Деревьев с мягкой древесиной здесь много, и притом из различных семейств; они заменяют здесь наши сосны и пихты и непременно отличаются широкими листьями. Кажется, можно принять за правило, что все здешние мягкие деревья снабжены крупной листвой, а твердые – более мелкой, хотя и между ними много оттенков, сообразно степени их прочности и крепости их волокон. Так, например, у деревьев из семейства мареновых листья по форме и величине подходят к листьям клещевины; древесина их в высшей степени полезна и удобна для всевозможных поделок: она пригодна и для постройки деревянных судов, и для домашней утвари, из нее выделывают превосходные блюда, подносы, скамейки, стулья, колоды для водопоя, кувшины для молока, кружки, ложки, барабаны и т. д.; она же идет на косяки, двери, потолки, ограды и частоколы.

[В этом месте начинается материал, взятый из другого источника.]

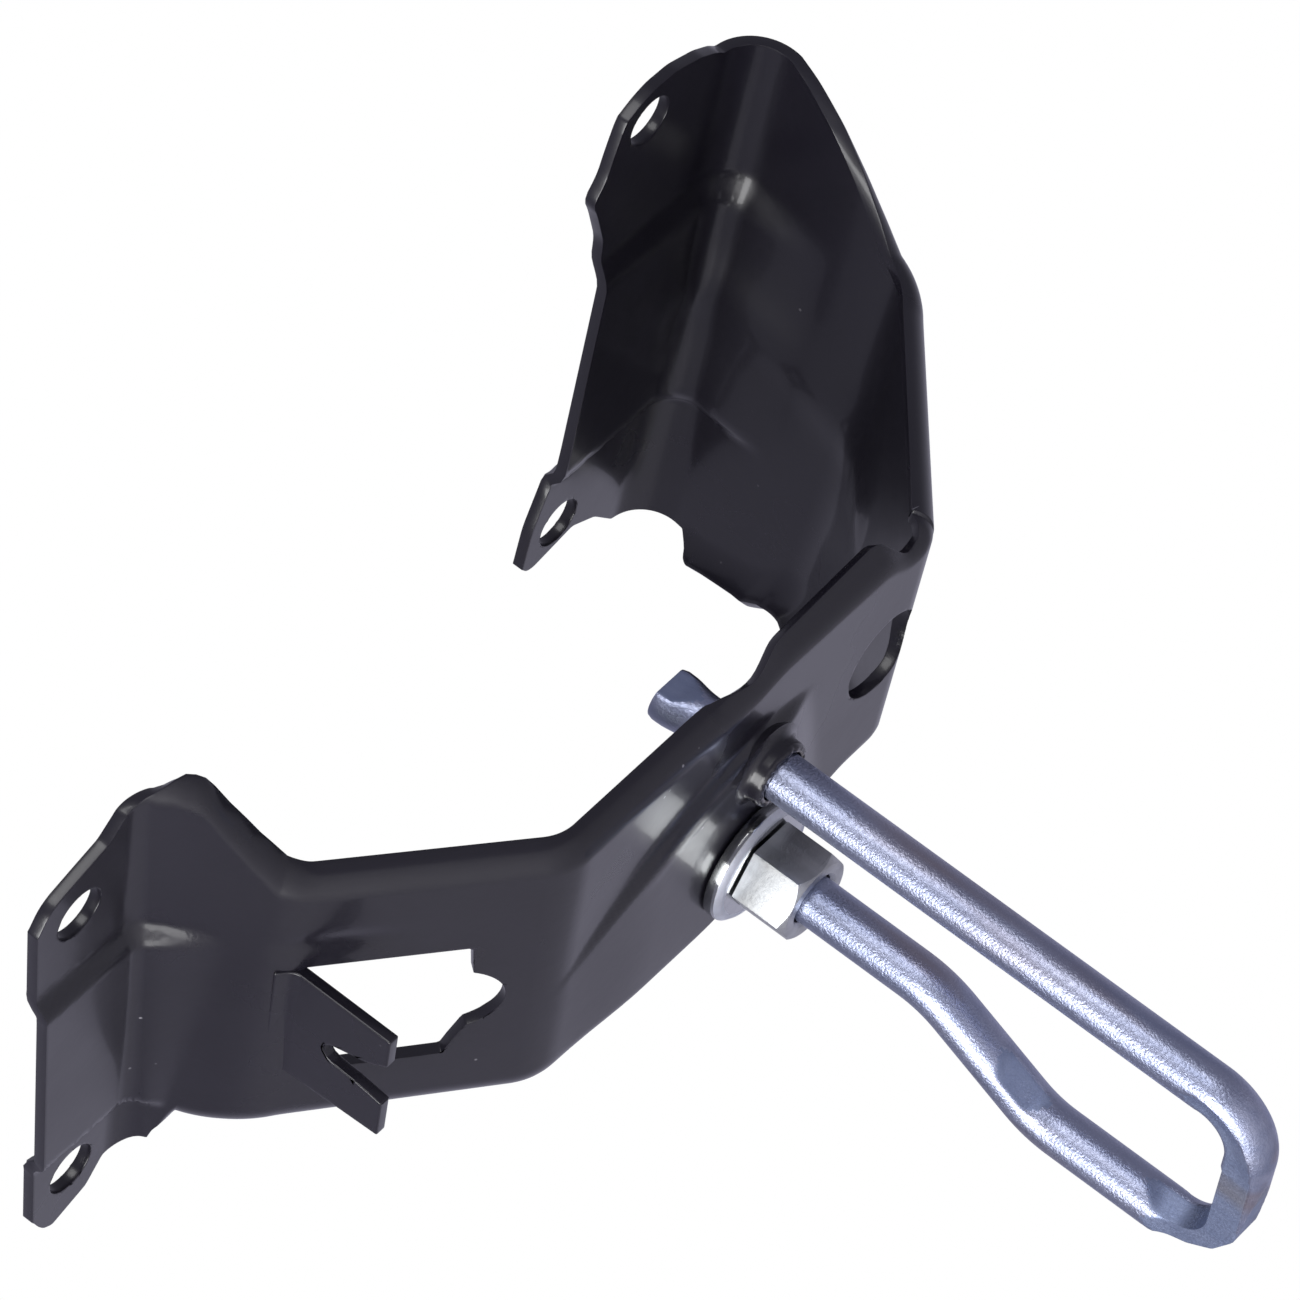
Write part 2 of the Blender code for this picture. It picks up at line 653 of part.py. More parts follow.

Хотя она так же ломка, как и кедровое дерево, но от сырости никогда не трескается. Есть еще несколько видов дерева, известного под названием хлопкового. Они легко отличаются от остальных своей непомерной высотой, великолепно изогнутыми, крепчайшими корнями, серебристым блеском серой коры, жесткими и прямыми колючками, разбросанными по стволу, шелковистыми белыми кистями своих цветов и сероватой зеленью листьев.
Из деревьев твердой древесины назову тиковое, кэмвуд, красное дерево, несколько деревьев с различно окрашенной древесиной, красной, зеленой, черной, желтой (растущих у самого берега); затем еще железное дерево, копаловое, с блестящими, словно полированными листьями, древовидный манго, дикий померанец с мелкой листвой, смоковницу с серебристым стволом, масляное дерево, различные породы акаций, статное мпафу. Есть еще тысячи других дикорастущих плодовых деревьев, совершенно мне не известных.
Стало быть, чтобы представить себе картину этого поистине тропического леса, нужно вообразить тесное смешение всех упомянутых форм, связать и перепутать их между собой миллионами вьющихся, ползучих и стелющихся растений так, чтобы неба и солнца совершенно не было видно, а только изредка там и сям мелькали бы кое-какие световые искры, в доказательство того, что солнце все-таки существует и горит там в небесах, обдавая внешний мир своими благодатными лучами.